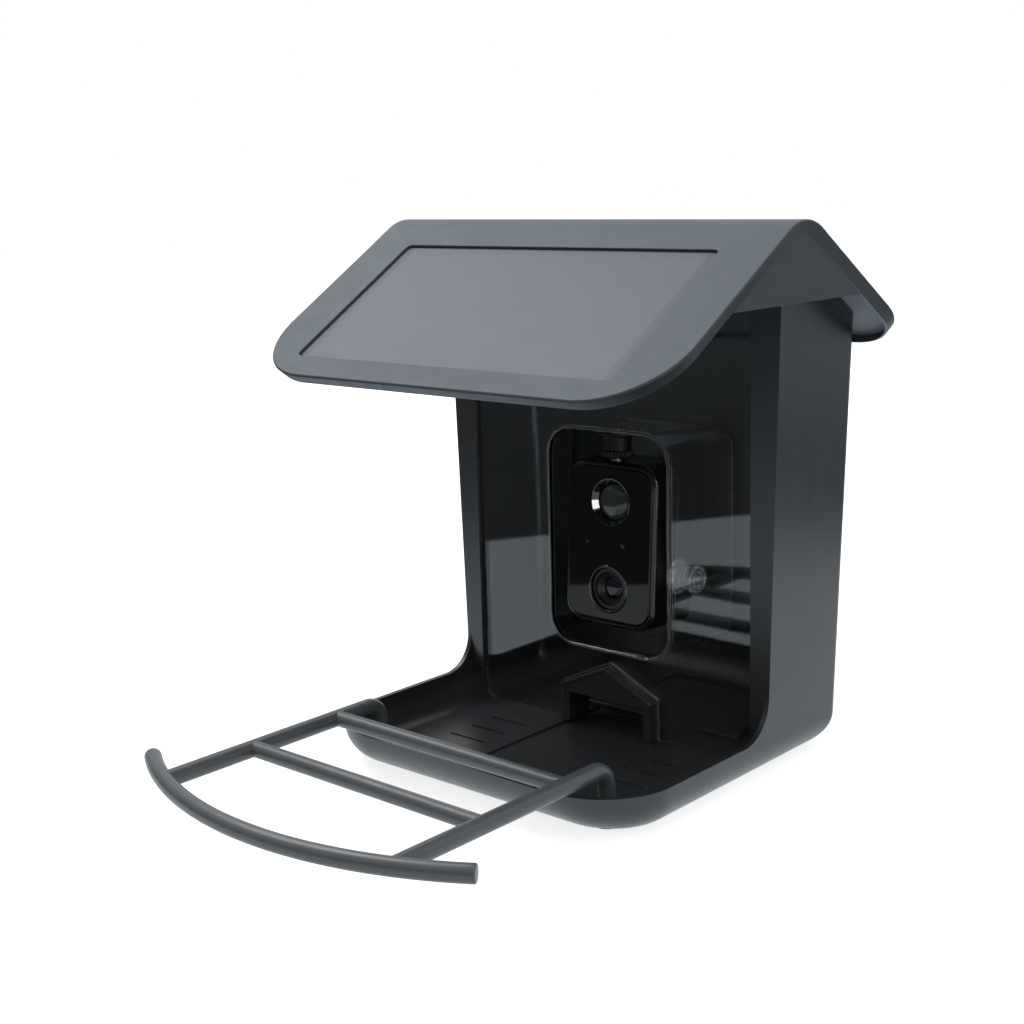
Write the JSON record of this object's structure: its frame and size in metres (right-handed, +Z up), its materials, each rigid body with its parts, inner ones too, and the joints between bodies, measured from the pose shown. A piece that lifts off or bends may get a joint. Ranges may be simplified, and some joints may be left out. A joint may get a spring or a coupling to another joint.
{
  "type": "smart bird feeder",
  "caption": "House-shaped bird feeder with a clear seed hopper, front tray, lift-out perch, hinged solar roof and a camera hung in a clear pocket of its front window.",
  "frame": {"origin": "on the flat base, on the symmetry plane, straight below the front edges of the hopper's side walls", "axes": "+X to the right of someone who faces the front, the front faces -Y, +Z up"},
  "size_m": [0.242, 0.3273, 0.2615],
  "materials": {
    "housing_plastic": "dark grey moulded plastic with a fine satin grain",
    "roof_plastic": "mid grey satin moulded plastic",
    "perch_plastic": "slate grey satin moulded bars",
    "clear_plastic": "clear, polished",
    "clear_silicone": "clear silicone rubber",
    "solar_glass": "tinted cover glass, slightly matt",
    "solar_cells": "dark blue-grey laminated cells",
    "camera_casing": "black satin plastic",
    "camera_gloss": "piano black, polished",
    "lens_glass": "coated dark lens glass",
    "pir_dome": "smoky translucent motion sensor lens",
    "status_lamp": "milky light guide",
    "steel": "stainless steel",
    "brass": "turned brass",
    "circuit_board": "green solder mask",
    "battery_sleeve": "shrink sleeve",
    "rubber": "soft matt black"
  },
  "bodies": {
    "hopper": {"housing": "housing_plastic", "rear_plate": "housing_plastic", "seed_chute": "housing_plastic", "outlet_hood": "housing_plastic", "plate_screw_1": "steel", "plate_screw_2": "steel", "plate_screw_3": "steel", "plate_screw_4": "steel", "plate_screw_5": "steel", "plate_screw_6": "steel", "mount_insert": "brass", "front_window": "clear_plastic", "side_plug": "clear_silicone", "hinge_pin_1": "steel", "hinge_pin_2": "steel"},
    "roof": {"roof_lid": "roof_plastic", "solar_glass": "solar_glass", "solar_cells": "solar_cells", "solar_junction_box": "camera_casing"},
    "perch": {"perch_frame": "perch_plastic"},
    "hanger": {"mount_post": "camera_casing", "mount_nut": "camera_casing", "locking_collar": "camera_casing"},
    "camera": {"ball_stud": "steel", "camera_front": "camera_casing", "camera_rear": "camera_casing", "camera_faceplate": "camera_gloss", "pir_ring": "camera_gloss", "pir_dome": "pir_dome", "pir_sensor": "steel", "lens_ring": "camera_gloss", "lens_barrel": "camera_casing", "lens_glass": "lens_glass", "status_led": "status_lamp", "light_sensor": "lens_glass", "main_board": "circuit_board", "battery_cell_1": "battery_sleeve", "battery_cell_2": "battery_sleeve", "case_screw_1": "steel", "case_screw_2": "steel", "case_screw_3": "steel", "case_screw_4": "steel"},
    "power_button": {"power_button": "rubber"},
    "usb_cover": {"usb_cover": "rubber"}
  },
  "joints": [
    {"name": "roof_hinge", "type": "hinge", "parent": "hopper", "child": "roof", "pos_m": [0, 0.078, 0.2012], "axis": [-1, 0, 0], "range_deg": [0, 75]},
    {"name": "perch_lift", "type": "slide", "parent": "hopper", "child": "perch", "axis": [0, 0, 1], "range_m": [0, 0.025]},
    {"name": "camera_pan", "type": "hinge", "parent": "hopper", "child": "hanger", "pos_m": [0, 0.0115, 0.15665], "axis": [0, 0.0593, 0.9982], "range_deg": [-9, 9]},
    {"name": "camera_tilt", "type": "hinge", "parent": "hanger", "child": "camera", "pos_m": [0, 0.01095, 0.14747], "axis": [1, 0, 0], "range_deg": [-10, 8]},
    {"name": "power_button_press", "type": "slide", "parent": "camera", "child": "power_button", "axis": [0, -0.9982, 0.0593], "range_m": [0, 0.0008], "stiffness_N_per_m": 1500},
    {"name": "usb_cover_pull", "type": "slide", "parent": "camera", "child": "usb_cover", "axis": [0, 0.9982, -0.0593], "range_m": [0, 0.006]}
  ]
}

◇ ◇ ◇ ◇ ◇ ◇ ◇

* _Aim_: Restate the data above exactly, keeping each word as it stands.

* _Task response_:
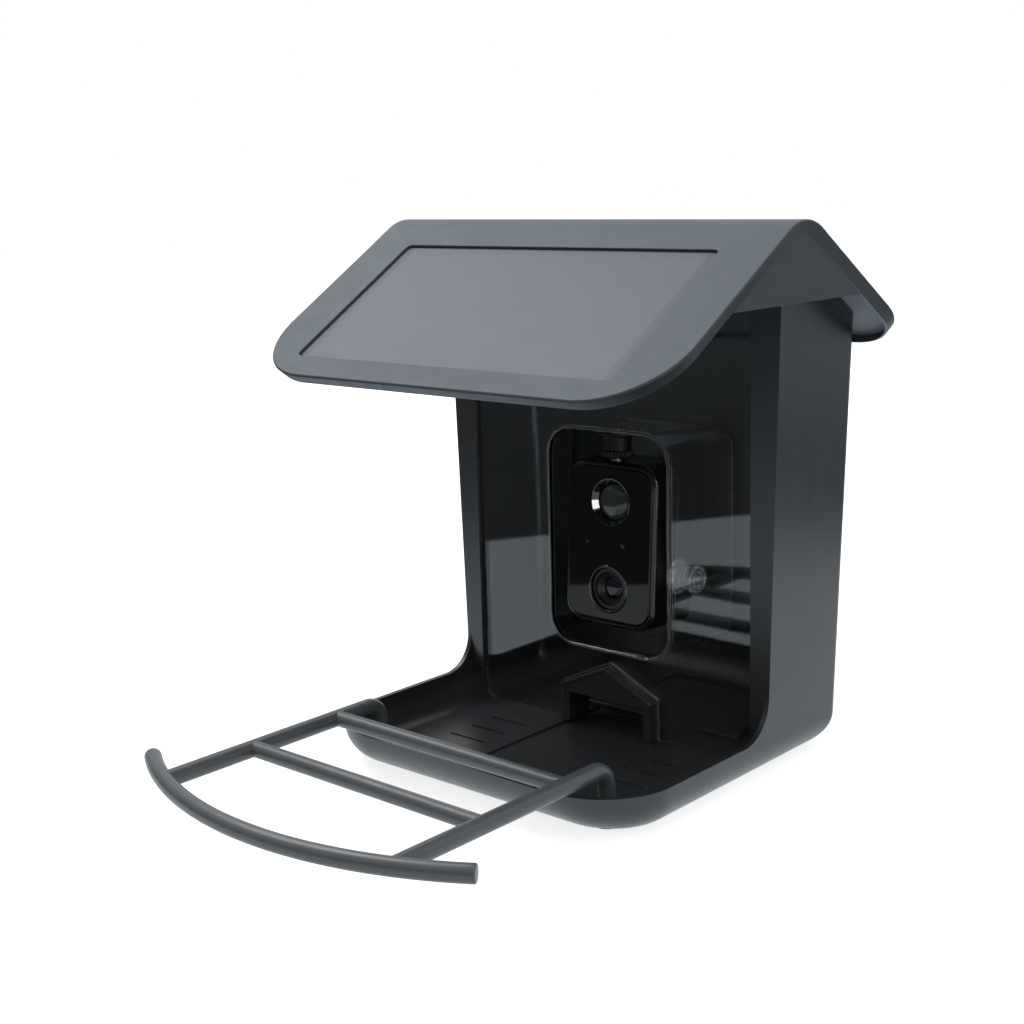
Write the JSON record of this object's structure: its frame and size in metres (right-handed, +Z up), its materials, each rigid body with its parts, inner ones too, and the joints between bodies, measured from the pose shown. A piece that lifts off or bends may get a joint. Ranges may be simplified, and some joints may be left out. A joint may get a spring or a coupling to another joint.
{
  "type": "smart bird feeder",
  "caption": "House-shaped bird feeder with a clear seed hopper, front tray, lift-out perch, hinged solar roof and a camera hung in a clear pocket of its front window.",
  "frame": {"origin": "on the flat base, on the symmetry plane, straight below the front edges of the hopper's side walls", "axes": "+X to the right of someone who faces the front, the front faces -Y, +Z up"},
  "size_m": [0.242, 0.3273, 0.2615],
  "materials": {
    "housing_plastic": "dark grey moulded plastic with a fine satin grain",
    "roof_plastic": "mid grey satin moulded plastic",
    "perch_plastic": "slate grey satin moulded bars",
    "clear_plastic": "clear, polished",
    "clear_silicone": "clear silicone rubber",
    "solar_glass": "tinted cover glass, slightly matt",
    "solar_cells": "dark blue-grey laminated cells",
    "camera_casing": "black satin plastic",
    "camera_gloss": "piano black, polished",
    "lens_glass": "coated dark lens glass",
    "pir_dome": "smoky translucent motion sensor lens",
    "status_lamp": "milky light guide",
    "steel": "stainless steel",
    "brass": "turned brass",
    "circuit_board": "green solder mask",
    "battery_sleeve": "shrink sleeve",
    "rubber": "soft matt black"
  },
  "bodies": {
    "hopper": {"housing": "housing_plastic", "rear_plate": "housing_plastic", "seed_chute": "housing_plastic", "outlet_hood": "housing_plastic", "plate_screw_1": "steel", "plate_screw_2": "steel", "plate_screw_3": "steel", "plate_screw_4": "steel", "plate_screw_5": "steel", "plate_screw_6": "steel", "mount_insert": "brass", "front_window": "clear_plastic", "side_plug": "clear_silicone", "hinge_pin_1": "steel", "hinge_pin_2": "steel"},
    "roof": {"roof_lid": "roof_plastic", "solar_glass": "solar_glass", "solar_cells": "solar_cells", "solar_junction_box": "camera_casing"},
    "perch": {"perch_frame": "perch_plastic"},
    "hanger": {"mount_post": "camera_casing", "mount_nut": "camera_casing", "locking_collar": "camera_casing"},
    "camera": {"ball_stud": "steel", "camera_front": "camera_casing", "camera_rear": "camera_casing", "camera_faceplate": "camera_gloss", "pir_ring": "camera_gloss", "pir_dome": "pir_dome", "pir_sensor": "steel", "lens_ring": "camera_gloss", "lens_barrel": "camera_casing", "lens_glass": "lens_glass", "status_led": "status_lamp", "light_sensor": "lens_glass", "main_board": "circuit_board", "battery_cell_1": "battery_sleeve", "battery_cell_2": "battery_sleeve", "case_screw_1": "steel", "case_screw_2": "steel", "case_screw_3": "steel", "case_screw_4": "steel"},
    "power_button": {"power_button": "rubber"},
    "usb_cover": {"usb_cover": "rubber"}
  },
  "joints": [
    {"name": "roof_hinge", "type": "hinge", "parent": "hopper", "child": "roof", "pos_m": [0, 0.078, 0.2012], "axis": [-1, 0, 0], "range_deg": [0, 75]},
    {"name": "perch_lift", "type": "slide", "parent": "hopper", "child": "perch", "axis": [0, 0, 1], "range_m": [0, 0.025]},
    {"name": "camera_pan", "type": "hinge", "parent": "hopper", "child": "hanger", "pos_m": [0, 0.0115, 0.15665], "axis": [0, 0.0593, 0.9982], "range_deg": [-9, 9]},
    {"name": "camera_tilt", "type": "hinge", "parent": "hanger", "child": "camera", "pos_m": [0, 0.01095, 0.14747], "axis": [1, 0, 0], "range_deg": [-10, 8]},
    {"name": "power_button_press", "type": "slide", "parent": "camera", "child": "power_button", "axis": [0, -0.9982, 0.0593], "range_m": [0, 0.0008], "stiffness_N_per_m": 1500},
    {"name": "usb_cover_pull", "type": "slide", "parent": "camera", "child": "usb_cover", "axis": [0, 0.9982, -0.0593], "range_m": [0, 0.006]}
  ]
}